3-8-21

None of the following is investment advice. In fact, most of the following is postulation, even more so than normal.

Parallels can be drawn in many ways from Picasso’s Guernica (1937) to today. Chaos, panic, and misfortune directly traceable to government policy. Unlike 1937 Spain, our burgeoning civil war is without weaponry.

This memo discusses our current market state. While many indicators are flashing warning signs, many others are flashing optimism, and knowing which indicators (or intuitions) to abide may mean you can avoid an ending demonstrated by La Guernica (image above). Markets have become increasingly inefficient with the cresting emotion of today – conviction is an investor’s sanctuary. Thankfully, as Twain used to say, “History doesn’t repeat, but it rhymes.” History can teach us much about how to both discover inefficiency and capitalize on it. Please excuse my misanthropy.

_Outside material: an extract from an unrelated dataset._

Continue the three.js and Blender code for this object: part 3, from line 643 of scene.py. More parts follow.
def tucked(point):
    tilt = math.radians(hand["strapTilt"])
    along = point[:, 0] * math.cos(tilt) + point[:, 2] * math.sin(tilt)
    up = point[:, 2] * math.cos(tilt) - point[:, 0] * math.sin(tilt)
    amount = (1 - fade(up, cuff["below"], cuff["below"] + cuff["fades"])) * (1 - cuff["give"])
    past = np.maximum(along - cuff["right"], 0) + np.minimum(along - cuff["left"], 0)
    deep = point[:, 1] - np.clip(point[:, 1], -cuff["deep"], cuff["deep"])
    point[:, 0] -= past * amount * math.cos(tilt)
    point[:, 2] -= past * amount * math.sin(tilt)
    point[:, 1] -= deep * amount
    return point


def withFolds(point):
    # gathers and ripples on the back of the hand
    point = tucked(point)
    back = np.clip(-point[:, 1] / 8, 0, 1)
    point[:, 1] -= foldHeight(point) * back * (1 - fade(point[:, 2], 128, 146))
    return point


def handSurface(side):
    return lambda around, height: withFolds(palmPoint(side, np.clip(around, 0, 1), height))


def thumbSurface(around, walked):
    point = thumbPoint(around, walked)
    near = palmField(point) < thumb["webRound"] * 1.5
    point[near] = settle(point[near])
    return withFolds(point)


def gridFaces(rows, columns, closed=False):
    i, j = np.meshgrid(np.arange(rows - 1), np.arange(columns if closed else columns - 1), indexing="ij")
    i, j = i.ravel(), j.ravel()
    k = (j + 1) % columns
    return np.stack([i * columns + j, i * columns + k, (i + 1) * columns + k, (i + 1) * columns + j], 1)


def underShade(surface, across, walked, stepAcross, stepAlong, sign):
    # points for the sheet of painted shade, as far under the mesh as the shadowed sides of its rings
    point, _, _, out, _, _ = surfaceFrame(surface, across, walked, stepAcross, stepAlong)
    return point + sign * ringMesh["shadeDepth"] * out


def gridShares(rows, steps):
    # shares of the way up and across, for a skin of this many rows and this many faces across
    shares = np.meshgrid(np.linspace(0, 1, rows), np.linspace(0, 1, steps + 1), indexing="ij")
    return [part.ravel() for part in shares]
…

To begin, capitalism and its most successful members are unrepentant. Capitalists dogmatically claim that markets are efficient and passive investing is the only way to invest, while curiously we have come to find out that they represent the majority of market participation. This is reference to Ken Griffin, whose firms clear roughly 40% of all US stock market orders alone, and to Jim Simons, who created a market beating algorithm whose derivatives now are responsible for over 90% of all US stock trades. When confronted by such statistics, you not only question efficiency hypotheses, but condemn that they are ever spoken of.

Endless evidence of capitalism abounds, such as a post in January by another prolific capitalist, Chamath Palihapitiya.

“In 2020, I invested $370M of my money in a handful of new positions. As of 12/31 these new investments were worth $2.03B for an IRR of 393% and a MOIC of 5.2X”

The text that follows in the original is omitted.